Mathematically, this is the sum over all possible outcomes of the likelihood of the outcome times the likelihood of winning under that outcome.  If we pick a single 16 point upset, then there are two possible outcomes: the upset happens or it doesn't.  If L(n) is the likelihood of winning the challenge with n points, then expected value of that strategy is:
EV = L(0) * (1 - p(u,v)) + L(16) * p(u,v)

But if instead we picked two 8 point upsets, then there are four possible outcomes: neither of the upsets occur, the first upset occurs but the second doesn't, the first doesn't but the second does, or they both occur.  The expected value of this strategy is more complicated:
EV = L(0) * (1 - p(u1,v1)) * (1 - p(u2,v2))
L(8) * p(u1,v1) *  (1 - p(u2,v2))
L(8) * (1 - p(u1,v1)) * p(u2,v2) +
L(16) * p(u1,v1) * p(u2,v2)
Depending upon the probability of the various outcomes and the likelihood of winning, the expected value of this strategy might be higher than picking a single 16 point upset, even though the chances of scoring the full 16 points are reduced.

Up until now, I've been implicitly assuming that the possible outcomes of an upset pick are either zero or n points.  But that's not really true.  The cost of an incorrect pick can be greater than just losing the points for that game.

For example, last year the Pain Machine correctly predicted that #15 Lehigh would beat #2 Duke.  Given the rarity of 15-2 upsets, that was an amazing prediction.  But even if it was a very likely upset, it would have been a bad pick, because there was a potentially high cost if the upset didn't happen.  To see why, here is the bracket:

If the prediction is correct, the Pain Machine picks up 1 point for the correct first round prediction.  But if the prediction is incorrect, the Pain Machine is very likely to lose 2 points when Duke wins in round, 4 more points when they win in the third round, and so on. (Since as a #2 seed, we expect them to win until the round of eight.)

We can generalize this idea as a value formula for a win by U over V:

V(u,v) = (p(u,v) * roundi ) - (p(v,i+1) * roundi+1 ) - (p(v,i+1)*p(v,i+2)* roundi+2 ) ...

Here, p(u,v) represents the probability that U defeats V, roundi represents the scoring value for the Ith round of the tournament, and p(v,i+1) represents the probability of V defeating their likely opponent in  round i+1 if they had not been upset by U.  To return to the Lehigh-Duke example, the value is the probability of Lehigh beating Duke times 1 (the value of that round) minus the probability of Duke beating Notre Dame (their expected opponent) times 2 (the value of that round), and so on.

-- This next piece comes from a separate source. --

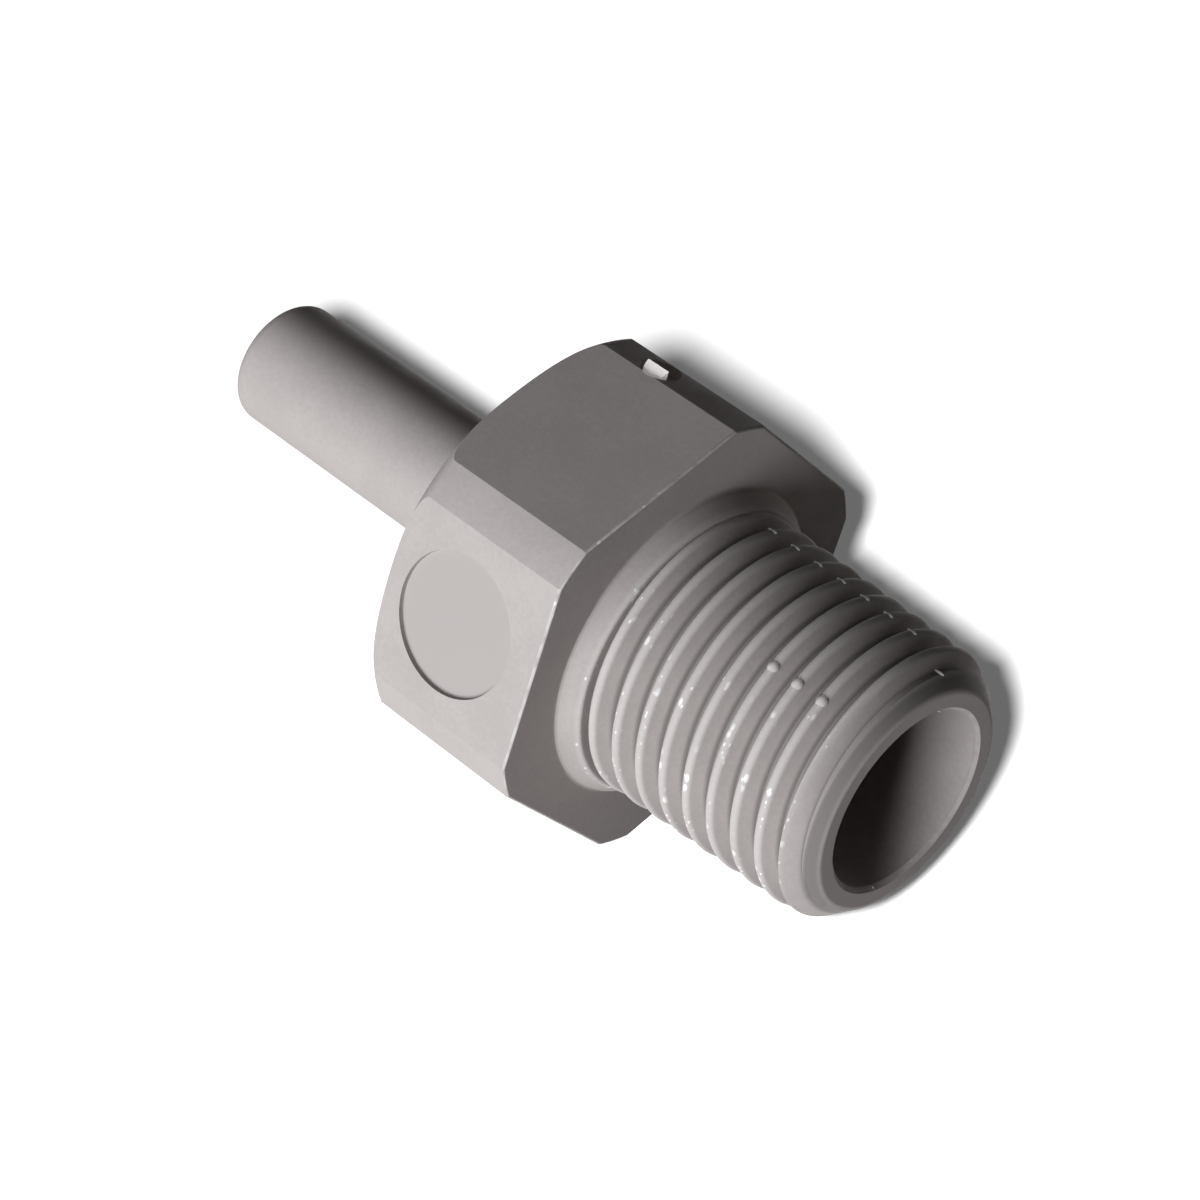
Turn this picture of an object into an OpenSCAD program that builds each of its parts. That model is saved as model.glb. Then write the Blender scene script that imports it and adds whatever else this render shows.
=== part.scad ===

To maximize V(u,v) we must maximize p(u,v) and minimize p(v,i+1).  And since roundi+1 = 2*roundi, it is twice as important to minimize p(v,i+1).  To translate this into plain English, we want to pick upsets where the team being upset has very little chance to win its next round game.  That's why the Lehigh upset was a poor pick -- because as a #2 seed Duke had a very good chance to win its second round game.

Instead, this formula will value upset picks like #10 Xavier over #7 Notre Dame.  (Which also happened!) To see why, look again at the bracket:
Whichever team wins the first round game -- Notre Dame or Xavier -- they are likely to lose the second round game to the stronger Duke team.  Thus the downside of the upset pick is minimized -- if Notre Dame wins and then loses to Duke as expected, you'll only have lost one point for the incorrect upset pick.

This insight is nothing new.  Canny pickers already look for upsets that are "firewalled" off in the next round by a strong opponent.  However, the value formula above gives us an objective measure for comparing between possible upset picks.  I suspect that most people incorrectly assess the p(u,v)  vs. p(v,?) tradeoff.  Because scoring doubles each round, it's much more important to consider the cutoff in the next round than the upset chance -- which most people probably find counter-intuitive.

Unfortunately, the strategy of "firewalling" upset picks runs counter to the strategy of picking high-scoring late round upsets, because (assuming most games are not upsets) the mismatches which make good firewalls primarily occur in the early rounds.  If the tournament runs mostly true to the seedings, the late round games are usually between closely-matched teams and do not make good firewalls.  An interesting exception is the Championship game itself.  If you pick an upset in the Championship game incorrectly, you're guaranteed not to lose any additional points.

To summarize these thoughts about picking a tournament bracket:
1. A bracket consisting of chalk picks and true mis-seedings is not likely to win a sizable Tournament challenge.
2. Picking late-round upsets between highly-seeded teams has the advantages of (1) scoring a lot of points, and (2) being relatively likely to occur.
3. To maximize the overall chance of winning the challenge, it may be better to spread your upset picks rather than bet "all or nothing."
4. Upset picks which are firewalled in the next round reduce the downside risk of an incorrect pick.